We weren’t allowed to bring Busytot, according to the official letter which warned that children under fourteen would not be permitted, but there were a handful of kids in the room. He’d have been the only blonde creature in the place, though: sitting in that room full of dark heads, I was more aware than ever of what a global minority white people are (not to mention how ghastly winter-white skin looks under fluorescent light).
We had a half-hour wait for an extra form deemed necessary at the last minute. So I eavesdropped on Russians, scoped out two American dads filing the papers for their adopted Chinese daughter, fell into conversation with a Kenyan brother and sister wearing matching All Blacks jackets (a souvenir from the World Cup in Sydney), and chatted with an old Kurdish lady who had been studying like mad for her citizenship exam. Just another day at the USCIS, America in the making.
The extra wait was a tad annoying, but it was nothing after the three years of delay we had already endured. Back in May 2001, we’d been told it would take about six months. It would have, but history intervened. (If they ever find that bastard Osama, he owes us a couple of thou in extra lawyers’ fees and processing charges.)
The feel of a new regime was all over the place, not just in the portrait of the firemen. A large stars and stripes on one wall trumpeted the new Department of Homeland Security, accompanied by a framed copy of its founding declaration. Its punning motto: Securing America’s Promise. Its principles: Integrity, Respect, and Ingenuity. A sample of the deathless prose, inked in faux-Declaration of Independence italics: “Through our leadership, this organization will become known as an example of world-class Respect, Dignity, and Courtesy.”
Not just common or garden respect, dignity, and courtesy, mind you: world-class!
And guess what? Despite the various dubiousnesses being carried out elsewhere in the name of homeland security, that’s pretty much what we got. Respect, and a green card. Followed by a celebration lunch of bagels and cream cheese and lox – which, I didn’t realize until later, was exactly what I ate the day I first landed in this country, nearly ten years ago.
Everything came full circle this week, in fact: the dissertation, defended back in July, was finally revised, formatted and handed in.
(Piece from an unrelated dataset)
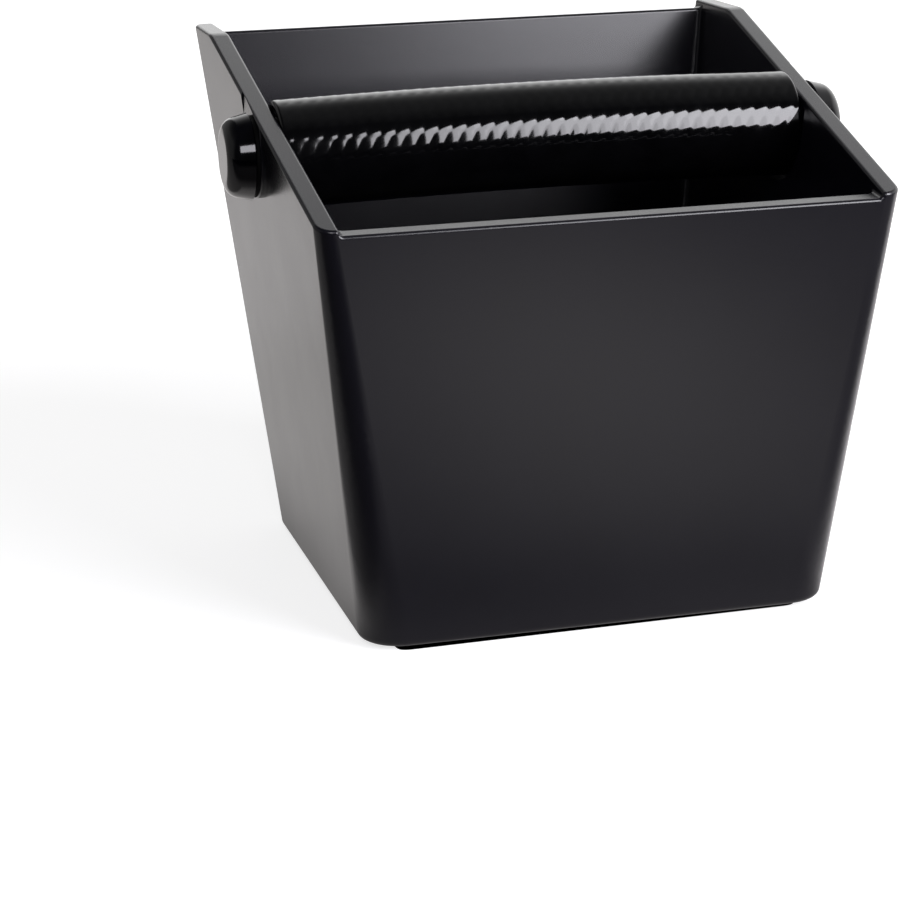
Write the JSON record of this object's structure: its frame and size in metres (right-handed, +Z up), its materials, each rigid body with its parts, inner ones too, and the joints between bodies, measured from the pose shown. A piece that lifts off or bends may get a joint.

This was no trivial process: it’s not like you press “Print” and sit back and relax. I finished up the revisions in between fighting off a noxious head-cold and showing my Mum and sister a good time (freezing our ears off at the top of the Empire State Building; getting a pedicure from frosty Korean ladies; and laughing ourselves sick at Avenue Q, the first words of which are, fittingly enough, "What do you do with a BA in English?").
Then I hacked my way through the brambles of the final stage of academic hazing. You think writing the thing is hard. Try formatting the bugger. Everything has to be on the right paper, in the right font, with the right margins, the right settings, and the right signatures in the right ink on the right forms, signed under a full moon with a quill recently plucked from the left wing of a passenger pigeon.
Malevolent footnotes and rogue commas taunted me in my dreams. Not to mention the eternal, ultimate horror of what I call cryptoscatalogophobia -- the fear that you inadvertently typed “fuck” in the middle of a tremendously important document that you have just sent off (don’t tell me you’ve never felt it). Anyway, it’s off my desk now, and more importantly, off my shoulders.
And because important things should happen in threes, I completed the trifecta by swinging past the animal shelter and picking up a cat, a well-mannered and friendly ginger tom with a snowy white tummy.
Shelters are such woeful places; I don’t know which is sadder, the animals who paw urgently at the bars as if to say “Yo! I’m innocent! Ask my lawyer!” or the ones who’ve given up and hide in the corner softly singing gospel songs to themselves.
The cat I had in mind from a pre-Christmas reconnaissance trip was, amazingly, still there, and still smooth-talking the punters. “Hey baby, whaddya say we split this joint and curl up in an armchair someplace while you feed me fishy treats? You know you wanna!” He’s not much more than a kitten, but there is a Rat Pack sensibility about him; he has a metaphorical hat on, and a metaphorical jacket slung over his shoulder.
Apparently he had previously belonged to an old gent who couldn’t look after him any more, so it felt entirely fitting to bring him home to the house that had previously belonged to an old gent who couldn’t look after it any more. Old bloke’s cat in an old bloke’s house.
Huckle, as he is now known, gathered immediately that he had landed on all four paws. No hiding under the couch for days on end: he took a leisurely stroll around the place, located the fridge, noted the freshly purchased litterbox, appraised the big bed, and gave me a big wink.
He and Busytot have settled into a conventional sibling relationship, one minute giggles and playful romping, the next, howls of outrage that a certain ginger paw lies provocatively across the path of a certain favourite train, followed by a bellow of “Huckle! What are you doing rubbing your face on my Mummy! That is VERY naughty!” Busytot has much to learn about the ways of cats, but he’s getting there.
It is lovely to have an animal in the house, though. I mean, another animal. Last night, with the temperature well below zero, there were four bodies squeezed into the big bed. Only one of us was actually purring, but if we all could have, we all would have.